→ Input records:
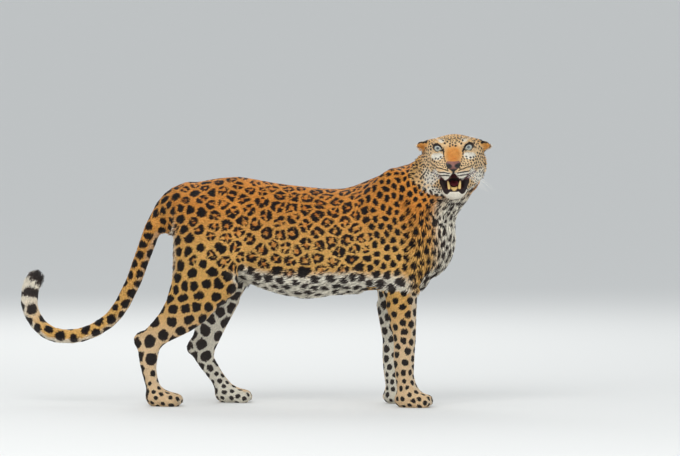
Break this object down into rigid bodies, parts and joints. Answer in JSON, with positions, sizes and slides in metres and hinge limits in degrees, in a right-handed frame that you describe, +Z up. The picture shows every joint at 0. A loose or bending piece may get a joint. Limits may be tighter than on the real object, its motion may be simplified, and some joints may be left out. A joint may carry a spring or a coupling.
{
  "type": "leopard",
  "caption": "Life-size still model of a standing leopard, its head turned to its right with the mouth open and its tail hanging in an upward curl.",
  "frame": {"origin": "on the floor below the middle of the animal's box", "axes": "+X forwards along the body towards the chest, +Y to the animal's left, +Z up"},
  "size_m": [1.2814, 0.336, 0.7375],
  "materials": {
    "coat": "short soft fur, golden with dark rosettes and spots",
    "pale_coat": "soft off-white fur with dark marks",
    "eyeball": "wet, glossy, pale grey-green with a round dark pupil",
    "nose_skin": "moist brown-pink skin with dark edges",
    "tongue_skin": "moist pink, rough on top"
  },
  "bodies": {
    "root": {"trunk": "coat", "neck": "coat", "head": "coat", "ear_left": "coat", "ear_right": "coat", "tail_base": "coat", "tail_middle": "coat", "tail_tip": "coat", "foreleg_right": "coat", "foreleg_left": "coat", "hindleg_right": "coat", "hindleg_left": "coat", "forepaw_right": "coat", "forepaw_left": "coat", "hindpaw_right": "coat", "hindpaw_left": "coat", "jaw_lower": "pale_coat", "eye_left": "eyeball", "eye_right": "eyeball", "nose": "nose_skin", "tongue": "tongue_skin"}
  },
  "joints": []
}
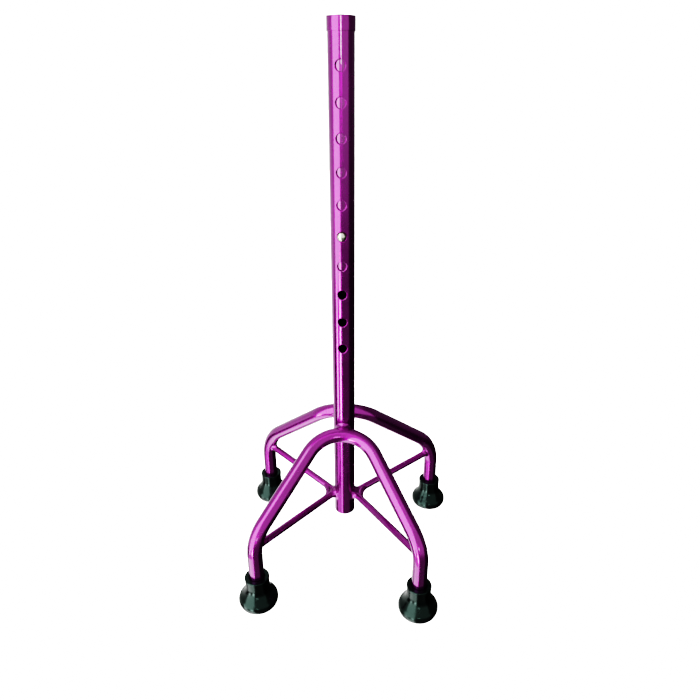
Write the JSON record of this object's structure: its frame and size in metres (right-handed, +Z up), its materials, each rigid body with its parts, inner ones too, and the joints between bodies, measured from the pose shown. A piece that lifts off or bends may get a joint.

→ Given instruction: Reproduce the data shown above exactly.

→ Complete response:
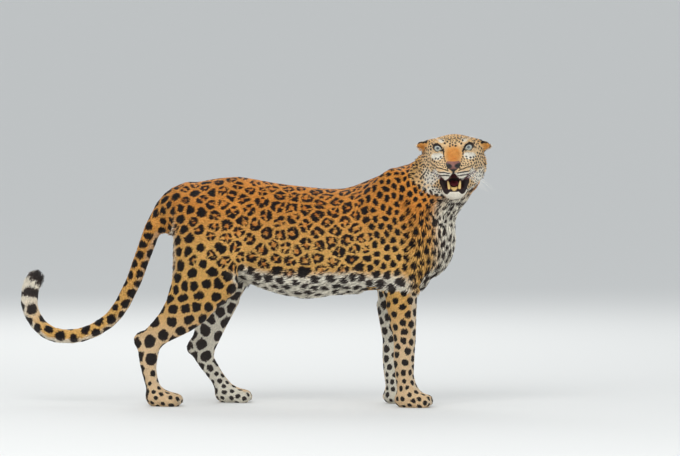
Break this object down into rigid bodies, parts and joints. Answer in JSON, with positions, sizes and slides in metres and hinge limits in degrees, in a right-handed frame that you describe, +Z up. The picture shows every joint at 0. A loose or bending piece may get a joint. Limits may be tighter than on the real object, its motion may be simplified, and some joints may be left out. A joint may carry a spring or a coupling.
{
  "type": "leopard",
  "caption": "Life-size still model of a standing leopard, its head turned to its right with the mouth open and its tail hanging in an upward curl.",
  "frame": {"origin": "on the floor below the middle of the animal's box", "axes": "+X forwards along the body towards the chest, +Y to the animal's left, +Z up"},
  "size_m": [1.2814, 0.336, 0.7375],
  "materials": {
    "coat": "short soft fur, golden with dark rosettes and spots",
    "pale_coat": "soft off-white fur with dark marks",
    "eyeball": "wet, glossy, pale grey-green with a round dark pupil",
    "nose_skin": "moist brown-pink skin with dark edges",
    "tongue_skin": "moist pink, rough on top"
  },
  "bodies": {
    "root": {"trunk": "coat", "neck": "coat", "head": "coat", "ear_left": "coat", "ear_right": "coat", "tail_base": "coat", "tail_middle": "coat", "tail_tip": "coat", "foreleg_right": "coat", "foreleg_left": "coat", "hindleg_right": "coat", "hindleg_left": "coat", "forepaw_right": "coat", "forepaw_left": "coat", "hindpaw_right": "coat", "hindpaw_left": "coat", "jaw_lower": "pale_coat", "eye_left": "eyeball", "eye_right": "eyeball", "nose": "nose_skin", "tongue": "tongue_skin"}
  },
  "joints": []
}
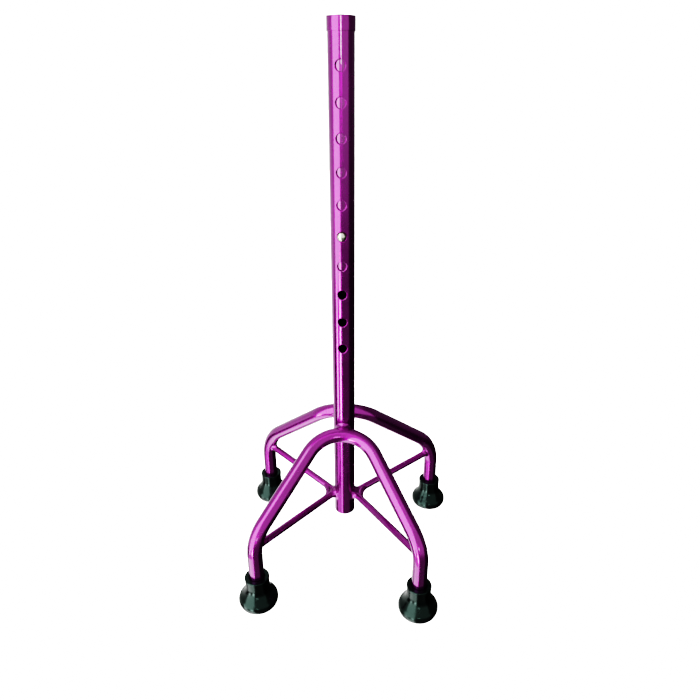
Write the JSON record of this object's structure: its frame and size in metres (right-handed, +Z up), its materials, each rigid body with its parts, inner ones too, and the joints between bodies, measured from the pose shown. A piece that lifts off or bends may get a joint.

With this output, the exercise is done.